YOUR GOAL
Write out the full listing again, exactly as it stands.

======== SUPPLIED INFORMATION ========

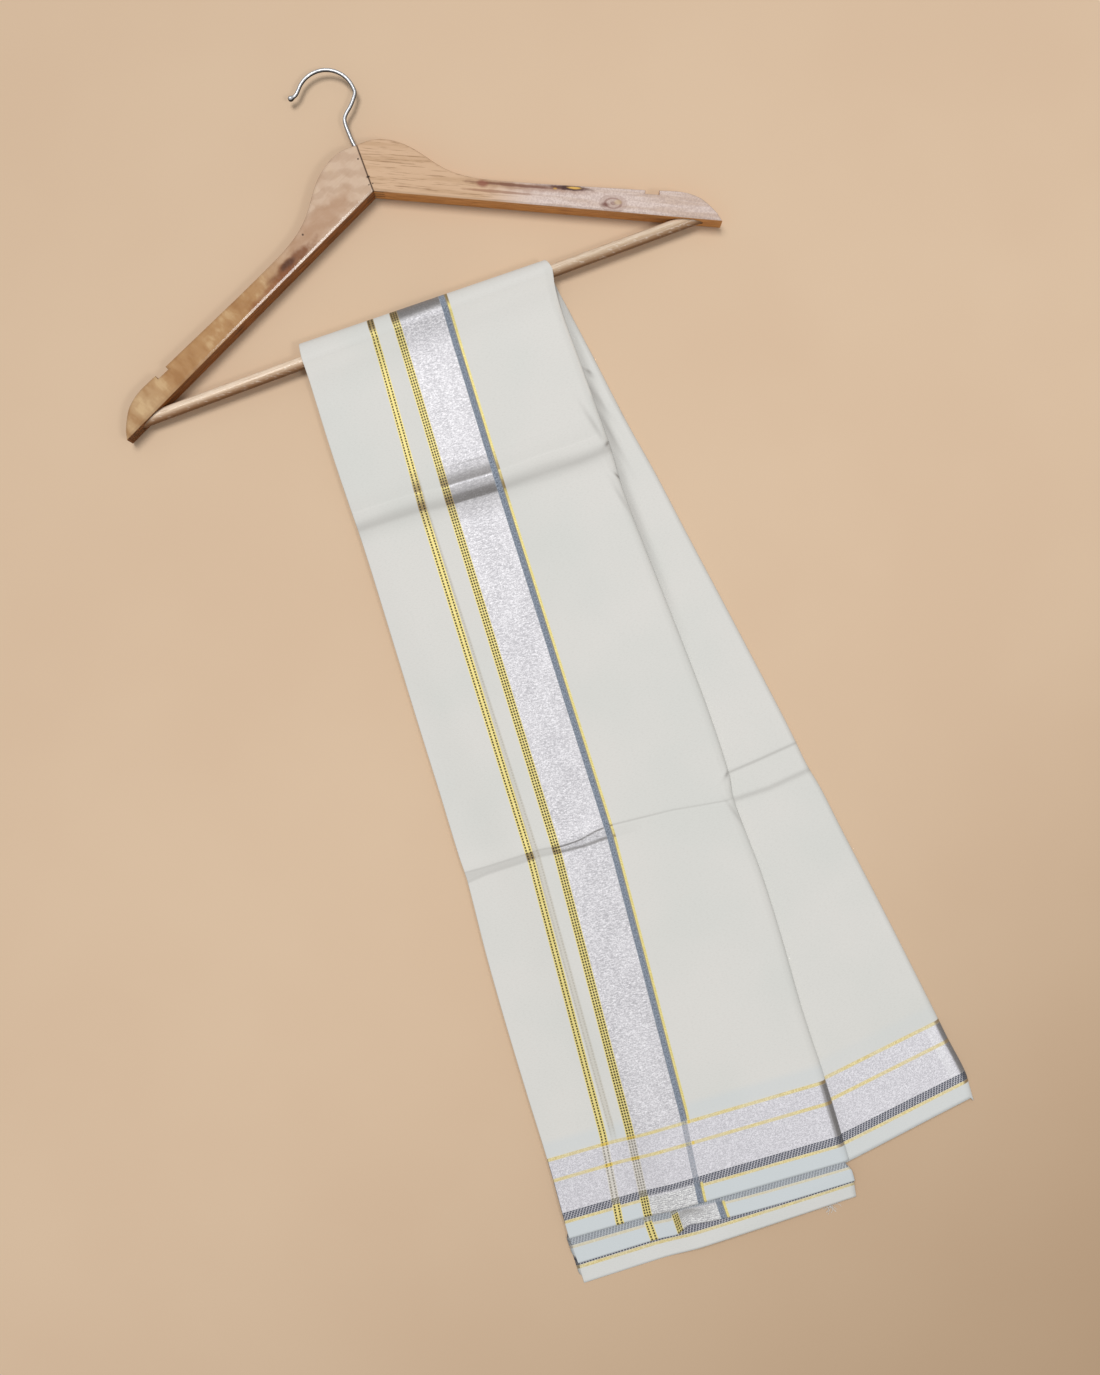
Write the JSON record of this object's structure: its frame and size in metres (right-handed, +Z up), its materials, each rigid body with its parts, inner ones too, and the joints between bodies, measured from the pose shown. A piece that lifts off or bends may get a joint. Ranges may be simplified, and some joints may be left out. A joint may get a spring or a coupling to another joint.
{
  "type": "folded dhoti cloth on a wooden hanger",
  "caption": "Off-white cotton dhoti with silver and gold woven borders, pressed into a long strip and folded over the bar of a wooden hanger with a wire hook, lying flat.",
  "frame": {"origin": "middle of the bounding box's base, on the surface that the cloth and hanger lie on", "axes": "+X along the hanger's bar to the side where the back half fans out, +Y from the cloth's ends to the hook, +Z up from the surface"},
  "size_m": [0.4372, 0.866, 0.0159],
  "materials": {
    "dhoti_cotton": "soft plain-weave cotton with silver and gold metallic borders",
    "arm_wood": "clear satin lacquer over streaked pale wood",
    "bar_wood": "satin pale wood",
    "hook_wire": "bright plated wire"
  },
  "bodies": {
    "root": {"cloth_front_top": "dhoti_cotton", "cloth_front_second": "dhoti_cotton", "cloth_front_third": "dhoti_cotton", "cloth_back_top": "dhoti_cotton", "cloth_back_under": "dhoti_cotton", "hanger_arm_left": "arm_wood", "hanger_arm_right": "arm_wood", "hanger_trouser_bar": "bar_wood", "hanger_hook": "hook_wire"}
  },
  "joints": []
}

========

COMPLETED TASK
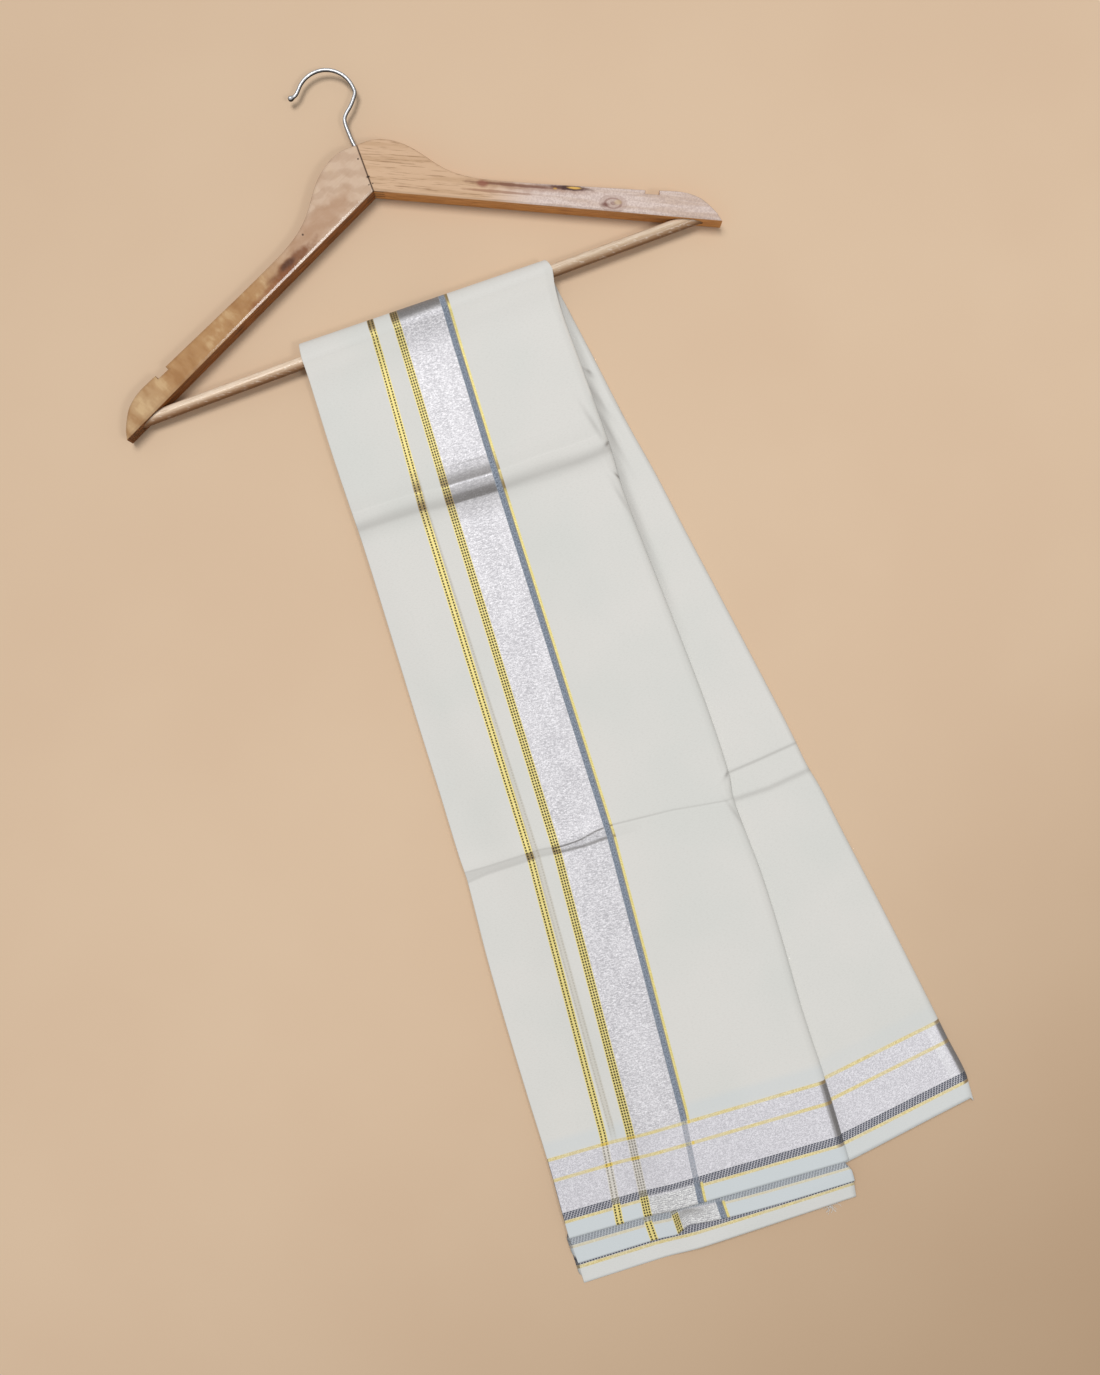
Write the JSON record of this object's structure: its frame and size in metres (right-handed, +Z up), its materials, each rigid body with its parts, inner ones too, and the joints between bodies, measured from the pose shown. A piece that lifts off or bends may get a joint. Ranges may be simplified, and some joints may be left out. A joint may get a spring or a coupling to another joint.
{
  "type": "folded dhoti cloth on a wooden hanger",
  "caption": "Off-white cotton dhoti with silver and gold woven borders, pressed into a long strip and folded over the bar of a wooden hanger with a wire hook, lying flat.",
  "frame": {"origin": "middle of the bounding box's base, on the surface that the cloth and hanger lie on", "axes": "+X along the hanger's bar to the side where the back half fans out, +Y from the cloth's ends to the hook, +Z up from the surface"},
  "size_m": [0.4372, 0.866, 0.0159],
  "materials": {
    "dhoti_cotton": "soft plain-weave cotton with silver and gold metallic borders",
    "arm_wood": "clear satin lacquer over streaked pale wood",
    "bar_wood": "satin pale wood",
    "hook_wire": "bright plated wire"
  },
  "bodies": {
    "root": {"cloth_front_top": "dhoti_cotton", "cloth_front_second": "dhoti_cotton", "cloth_front_third": "dhoti_cotton", "cloth_back_top": "dhoti_cotton", "cloth_back_under": "dhoti_cotton", "hanger_arm_left": "arm_wood", "hanger_arm_right": "arm_wood", "hanger_trouser_bar": "bar_wood", "hanger_hook": "hook_wire"}
  },
  "joints": []
}